20. Community Kindness Project
Age: 4–12 years
Prep Time: 30 minutes
Channel screen-free energy into helping others. Ideas include making cards for a local nursing home, baking treats for neighbors, or creating kindness rocks to hide around the community.
Parent’s Role: Let your child take the lead on choosing the project. Discuss together why kindness matters and how small actions impact others. Deliver or hide the items together, celebrating the joy of giving without expectation of recognition.
Making Screen-Free Time Sustainable
Implementing screen-free activities doesn’t require perfection. Here are a few strategies to make it stick:
Start small. Designate one afternoon a week as a “screen-free adventure” rather than attempting a complete overhaul.
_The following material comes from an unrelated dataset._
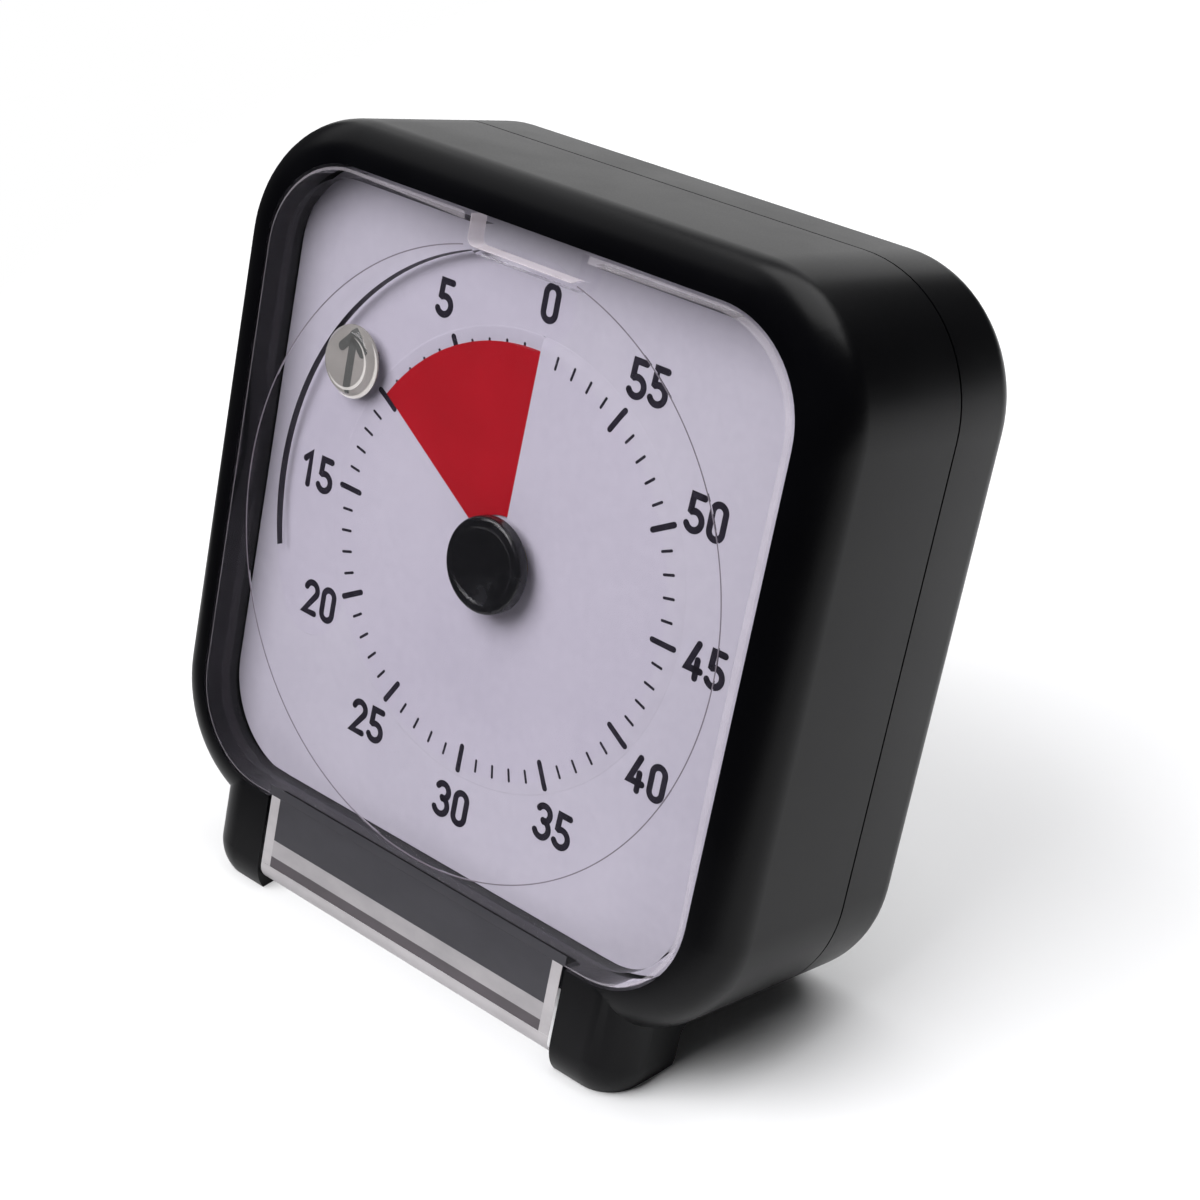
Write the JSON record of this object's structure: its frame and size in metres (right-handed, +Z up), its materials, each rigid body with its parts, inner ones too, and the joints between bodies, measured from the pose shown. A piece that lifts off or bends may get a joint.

Create a visible menu. Post a list of favorite screen-free activities on the refrigerator so children can choose independently when boredom strikes.
Set realistic boundaries. Rather than banning screens entirely, establish clear times—such as “no screens before breakfast” or “weekends only after 3 p.m.”—that make space for other activities without creating constant negotiation.
Reframe your role. Your presence is the most powerful tool in your screen-free toolkit. Children are far more likely to engage deeply with activities when a parent participates alongside them, even briefly, before stepping back.
Final Thoughts
The goal of screen-free time isn’t to eliminate technology entirely—screens are a meaningful part of modern life—but to create balance. The 20 activities shared here are designed to offer something screens cannot: tactile engagement, shared laughter, the satisfaction of creating something with your own hands, and the quiet joy of being fully present with the people you love.
When children have access to genuinely engaging alternatives, they don’t miss the screens. They discover something better: their own imagination, the world around them, and the simple pleasure of time spent together.